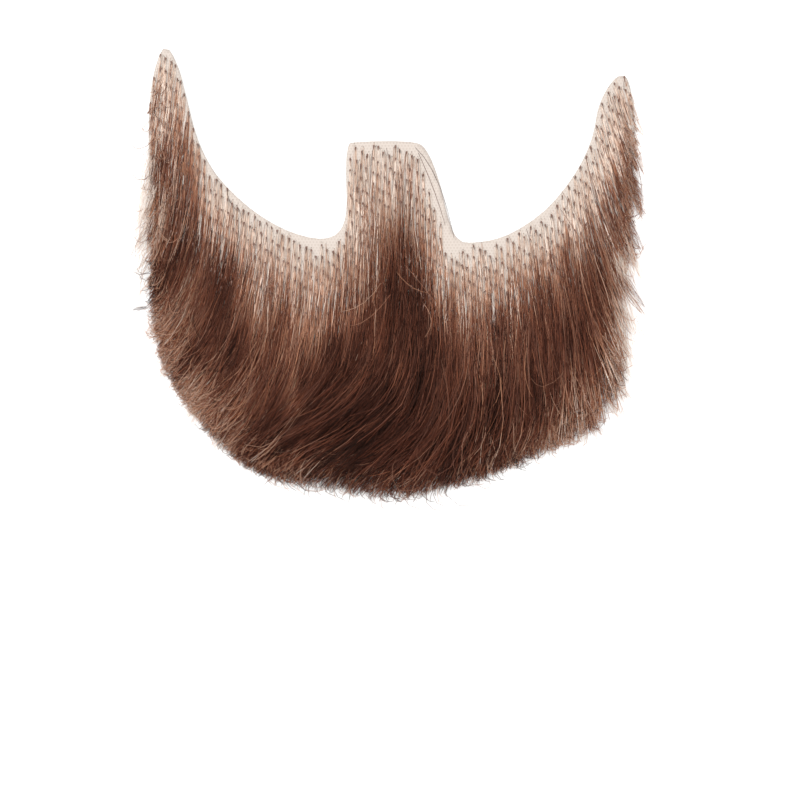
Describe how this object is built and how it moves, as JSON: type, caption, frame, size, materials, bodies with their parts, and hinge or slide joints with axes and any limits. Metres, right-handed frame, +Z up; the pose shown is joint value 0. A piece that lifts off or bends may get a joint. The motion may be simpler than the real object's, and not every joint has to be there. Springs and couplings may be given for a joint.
{
  "type": "fake beard",
  "caption": "Full false beard with sideburns and soul patch, dark brown hair knotted into a pale net base, lying flat with its hair side up",
  "frame": {"origin": "middle of the bounding box in plan, on the surface that the beard lies on", "axes": "+X to the right of the beard as seen from its hair side, +Y towards the tips of the sideburns, +Z up out of the hair"},
  "size_m": [0.1552, 0.1354, 0.0087],
  "materials": {
    "net": "sheer",
    "hair": "satin"
  },
  "bodies": {
    "root": {"net_base": "net", "hair_sideburn_left": "hair", "hair_jaw_left": "hair", "hair_soul_patch": "hair", "hair_chin": "hair", "hair_jaw_right": "hair", "hair_sideburn_right": "hair"}
  },
  "joints": []
}
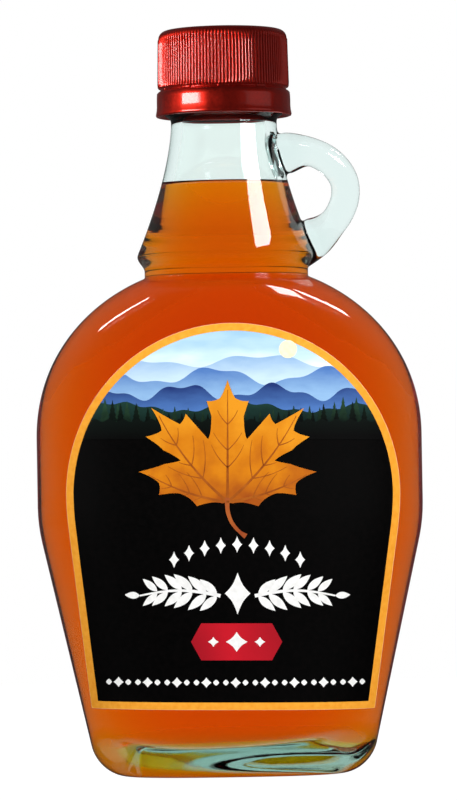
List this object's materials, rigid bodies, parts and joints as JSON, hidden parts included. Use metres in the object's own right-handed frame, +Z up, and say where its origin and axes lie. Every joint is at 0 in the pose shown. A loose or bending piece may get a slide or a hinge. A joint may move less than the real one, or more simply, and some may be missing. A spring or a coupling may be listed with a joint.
{
  "type": "maple syrup bottle",
  "caption": "Flattened glass flask of amber maple syrup with a loop handle at the neck, a knurled red roll-on cap and an arched black paper label.",
  "frame": {"origin": "middle of the base, on the surface that the bottle stands on", "axes": "+Z up along the bottle's axis, the label faces -Y, the loop handle points to +X"},
  "size_m": [0.0828, 0.048, 0.16],
  "materials": {
    "clear_glass": "gloss",
    "maple_syrup": "gloss",
    "lacquered_aluminium": "satin",
    "printed_paper": "satin"
  },
  "bodies": {
    "root": {"glass": "clear_glass", "syrup": "maple_syrup", "cap": "lacquered_aluminium", "label": "printed_paper"}
  },
  "joints": []
}
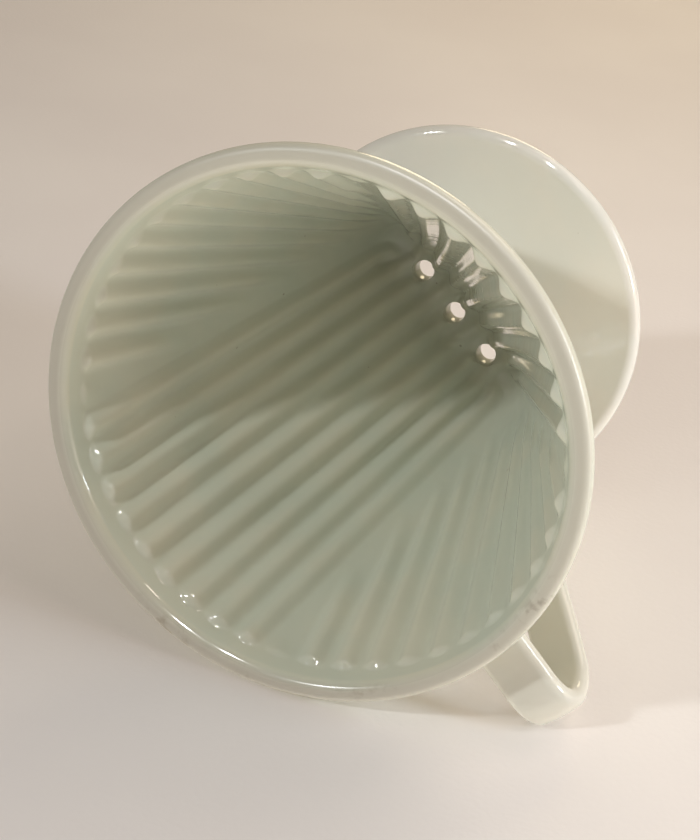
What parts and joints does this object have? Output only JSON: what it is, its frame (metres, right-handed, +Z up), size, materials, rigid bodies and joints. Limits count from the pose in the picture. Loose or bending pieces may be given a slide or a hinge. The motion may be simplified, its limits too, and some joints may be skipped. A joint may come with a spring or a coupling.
{
  "type": "pour over dripper",
  "caption": "Porcelain pour-over coffee dripper: ribbed cone with a slot floor and drip holes, dished saucer, locating collar and strap handle.",
  "frame": {"origin": "on the plane of the collar's foot, under the middle of the whole footprint, handle included; the cone's own axis is parallel to Z and passes through X = +0.011 m, Y = 0", "axes": "+Z up along the cone's axis, from the foot to the mouth; X along the slot and its row of holes, with the handle on the -X side; Y across the slot"},
  "size_m": [0.142, 0.12, 0.111],
  "materials": {
    "cone_glaze": "clear glossy glaze over warm white porcelain; the flat land on the rim is unglazed, matt and slightly stained",
    "saucer_glaze": "clear glossy glaze over warm white porcelain",
    "collar_glaze": "glossy glaze, with the ring that it stands on wiped bare before firing",
    "handle_glaze": "clear glossy glaze over warm white porcelain"
  },
  "bodies": {
    "root": {"filter_cone": "cone_glaze", "saucer": "saucer_glaze", "locating_collar": "collar_glaze", "handle": "handle_glaze"}
  },
  "joints": []
}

* [EXERCISE TASK]: Please return the data above exactly as given.

* [EXERCISE RESULT]:
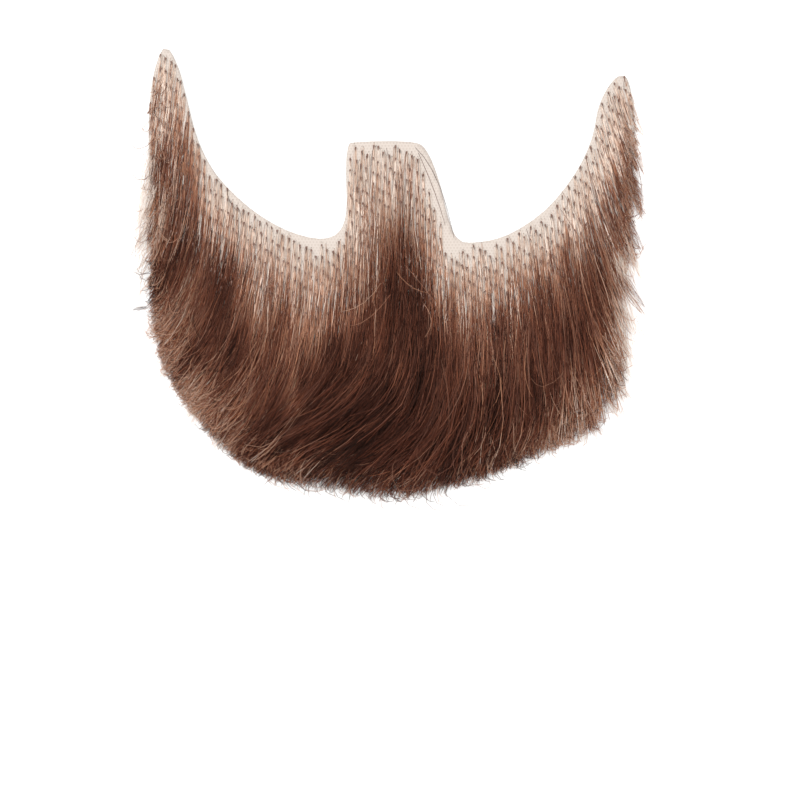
Describe how this object is built and how it moves, as JSON: type, caption, frame, size, materials, bodies with their parts, and hinge or slide joints with axes and any limits. Metres, right-handed frame, +Z up; the pose shown is joint value 0. A piece that lifts off or bends may get a joint. The motion may be simpler than the real object's, and not every joint has to be there. Springs and couplings may be given for a joint.
{
  "type": "fake beard",
  "caption": "Full false beard with sideburns and soul patch, dark brown hair knotted into a pale net base, lying flat with its hair side up",
  "frame": {"origin": "middle of the bounding box in plan, on the surface that the beard lies on", "axes": "+X to the right of the beard as seen from its hair side, +Y towards the tips of the sideburns, +Z up out of the hair"},
  "size_m": [0.1552, 0.1354, 0.0087],
  "materials": {
    "net": "sheer",
    "hair": "satin"
  },
  "bodies": {
    "root": {"net_base": "net", "hair_sideburn_left": "hair", "hair_jaw_left": "hair", "hair_soul_patch": "hair", "hair_chin": "hair", "hair_jaw_right": "hair", "hair_sideburn_right": "hair"}
  },
  "joints": []
}
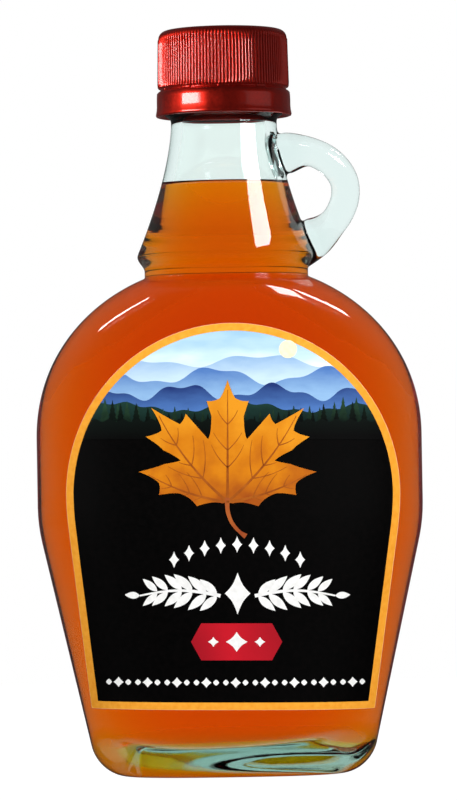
List this object's materials, rigid bodies, parts and joints as JSON, hidden parts included. Use metres in the object's own right-handed frame, +Z up, and say where its origin and axes lie. Every joint is at 0 in the pose shown. A loose or bending piece may get a slide or a hinge. A joint may move less than the real one, or more simply, and some may be missing. A spring or a coupling may be listed with a joint.
{
  "type": "maple syrup bottle",
  "caption": "Flattened glass flask of amber maple syrup with a loop handle at the neck, a knurled red roll-on cap and an arched black paper label.",
  "frame": {"origin": "middle of the base, on the surface that the bottle stands on", "axes": "+Z up along the bottle's axis, the label faces -Y, the loop handle points to +X"},
  "size_m": [0.0828, 0.048, 0.16],
  "materials": {
    "clear_glass": "gloss",
    "maple_syrup": "gloss",
    "lacquered_aluminium": "satin",
    "printed_paper": "satin"
  },
  "bodies": {
    "root": {"glass": "clear_glass", "syrup": "maple_syrup", "cap": "lacquered_aluminium", "label": "printed_paper"}
  },
  "joints": []
}
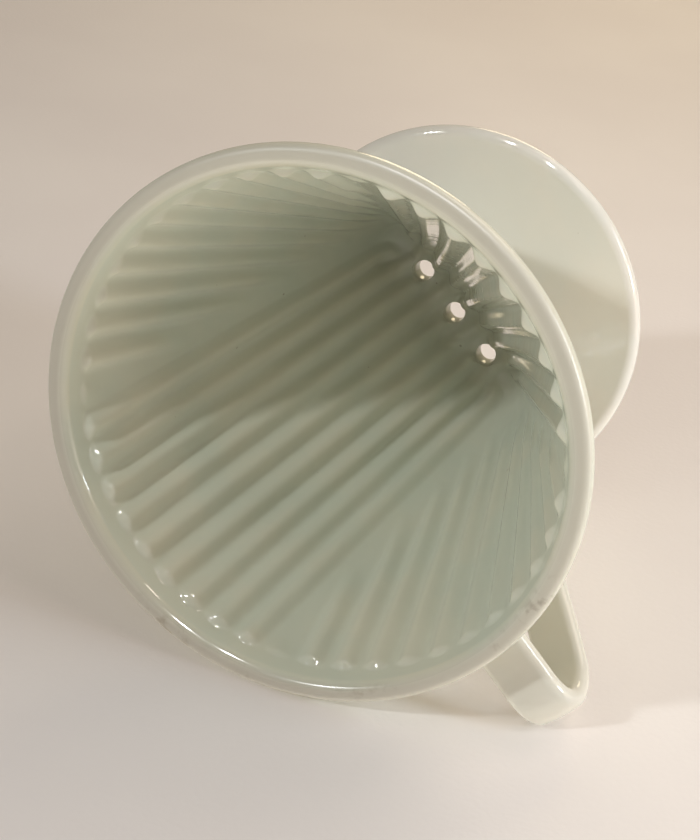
What parts and joints does this object have? Output only JSON: what it is, its frame (metres, right-handed, +Z up), size, materials, rigid bodies and joints. Limits count from the pose in the picture. Loose or bending pieces may be given a slide or a hinge. The motion may be simplified, its limits too, and some joints may be skipped. A joint may come with a spring or a coupling.
{
  "type": "pour over dripper",
  "caption": "Porcelain pour-over coffee dripper: ribbed cone with a slot floor and drip holes, dished saucer, locating collar and strap handle.",
  "frame": {"origin": "on the plane of the collar's foot, under the middle of the whole footprint, handle included; the cone's own axis is parallel to Z and passes through X = +0.011 m, Y = 0", "axes": "+Z up along the cone's axis, from the foot to the mouth; X along the slot and its row of holes, with the handle on the -X side; Y across the slot"},
  "size_m": [0.142, 0.12, 0.111],
  "materials": {
    "cone_glaze": "clear glossy glaze over warm white porcelain; the flat land on the rim is unglazed, matt and slightly stained",
    "saucer_glaze": "clear glossy glaze over warm white porcelain",
    "collar_glaze": "glossy glaze, with the ring that it stands on wiped bare before firing",
    "handle_glaze": "clear glossy glaze over warm white porcelain"
  },
  "bodies": {
    "root": {"filter_cone": "cone_glaze", "saucer": "saucer_glaze", "locating_collar": "collar_glaze", "handle": "handle_glaze"}
  },
  "joints": []
}